A United Nations Security Council Meeting in 2019. FILE PHOTO

European diplomats want to find a way to reach a compromise between signatories of the 2015 Iran nuclear deal by proposing a limited extension of Iran's arms embargo and save the agreement from total collapse, Wall Street Journal reported on June 17.

Iran's five-year arms embargo, one of the terms of the Joint Comprehensive Plan of Action (JCPOA) or Tehran's 2015 nuclear deal with the five permanent members of the United Nations Security Council and Germany ends on October 18.

However, President Donald Trump's administration, that exited the nuclear agreement known as JCPOA in 2018, is trying to extend the embargo.

Secretary of State Mike Pompeo recently expressed confidence in the extension of the five-year arms embargo, asserting that Washington plans to achieve its goal.

One of the ways Washington is trying to make the extension possible is through JCPOA's "trigger mechanism."

The trigger mechanism is devised to resolve disputes among the countries that are part to the JCPOA and paves the way for returning the Islamic Republic' case to the Security Council, should Tehran refuse to fulfill its obligations set in the deal. In such a case, the UN sanctions against Iran will automatically resume.

However, Iran, China, and Russia insist that as the United States is no longer a party to the JCPOA, it cannot not activate the deal's trigger mechanism.

In a letter to the UN Secretary-General Antonio Guterres last week, Russian Foreign Minister, Sergei Lavrov, described the U.S. approach as "ridiculous and irresponsible."

In the meantime, the European powers who are struggling to keep the JCPOA alive, have found themselves in a complicated position.

"European diplomats, by and large, have played down the near-term risk of lifting the arms embargo, asserting that Iran’s deep economic problems will make it hard for Tehran to go on a weapons-buying spree," WSJ reported on Wednesday.

Therefore, to satisfy Washington's demands, the three European countries, Germany, Britain, and France, want to limit the "potential volume of arms deals" with Iran. At the same time, to convince China and Russia not to veto their proposed resolution, the European trio considers extending the arms embargo in a limited time frame and restricted volume.

The details of the trio's plan are still at an early stage of discussion, but, according to WSJ, "the ideas center around a measure that would allow some arms purchases by Iran while keeping key weapons systems out of Tehran’s hands, and an extension on the arms trade restrictions that might initially be limited to twelve months, the diplomats said."

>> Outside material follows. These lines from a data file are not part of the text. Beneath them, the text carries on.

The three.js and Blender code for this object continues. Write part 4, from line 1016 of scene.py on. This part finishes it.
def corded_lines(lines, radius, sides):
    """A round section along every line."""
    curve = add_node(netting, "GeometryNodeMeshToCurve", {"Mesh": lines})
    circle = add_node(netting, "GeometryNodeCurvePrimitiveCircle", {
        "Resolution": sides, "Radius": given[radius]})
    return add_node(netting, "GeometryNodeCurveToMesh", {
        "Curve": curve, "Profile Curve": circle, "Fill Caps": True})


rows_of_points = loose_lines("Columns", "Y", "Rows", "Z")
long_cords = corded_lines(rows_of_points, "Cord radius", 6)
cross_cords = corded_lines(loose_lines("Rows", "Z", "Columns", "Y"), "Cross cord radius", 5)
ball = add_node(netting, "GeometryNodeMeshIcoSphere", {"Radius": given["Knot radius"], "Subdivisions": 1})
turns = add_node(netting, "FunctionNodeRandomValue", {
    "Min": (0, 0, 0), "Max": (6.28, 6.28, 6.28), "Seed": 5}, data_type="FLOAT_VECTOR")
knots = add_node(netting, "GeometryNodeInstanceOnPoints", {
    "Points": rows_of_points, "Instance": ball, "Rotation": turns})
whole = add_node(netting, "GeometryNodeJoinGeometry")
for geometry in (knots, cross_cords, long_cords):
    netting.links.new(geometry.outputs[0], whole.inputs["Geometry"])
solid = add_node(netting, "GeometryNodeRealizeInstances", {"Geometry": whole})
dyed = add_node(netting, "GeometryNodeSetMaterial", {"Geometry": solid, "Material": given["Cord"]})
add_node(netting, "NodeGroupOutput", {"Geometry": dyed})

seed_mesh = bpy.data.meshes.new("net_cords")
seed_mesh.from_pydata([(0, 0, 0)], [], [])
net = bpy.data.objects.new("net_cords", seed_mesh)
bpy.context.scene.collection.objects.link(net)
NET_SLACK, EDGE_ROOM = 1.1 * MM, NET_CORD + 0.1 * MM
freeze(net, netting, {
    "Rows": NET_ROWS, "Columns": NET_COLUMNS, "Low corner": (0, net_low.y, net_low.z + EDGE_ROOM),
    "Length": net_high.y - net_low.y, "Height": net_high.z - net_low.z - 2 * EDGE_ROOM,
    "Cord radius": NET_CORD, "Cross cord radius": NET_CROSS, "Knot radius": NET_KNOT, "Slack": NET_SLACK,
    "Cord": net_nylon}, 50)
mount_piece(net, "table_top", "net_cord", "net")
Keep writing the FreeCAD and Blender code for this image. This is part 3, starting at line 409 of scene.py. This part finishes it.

Moreover, the Europeans are likely to call for tighter controls on Iran's arms shipments to its Middle East proxies by authorizing the international bodies to confiscate suspected cargos.

The trio also hopes to draft a resolution that satisfies China, Russia, and the U.S., and prevent them to veto it.

The Islamic Republic, for its part has called on Europe, Russia, and China not to succumb to Washington's pressure to extend the arms embargo against Tehran. It has gone even further threatening that, if the arms embargo is extended, it will react.

Russian diplomats have said in private that a "compromise" might be "possible" if Iran could convince other parties to the JCPOA to keep the deal alive until after the U.S. presidential election, next November.

However, the secretary of Iran's Supreme National Security Council, the Islamic Revolution Guards Corps Rear Admiral, Ali Shamkhani, has already warned that the JCPOA would "die forever" should the UN arms embargo be extended.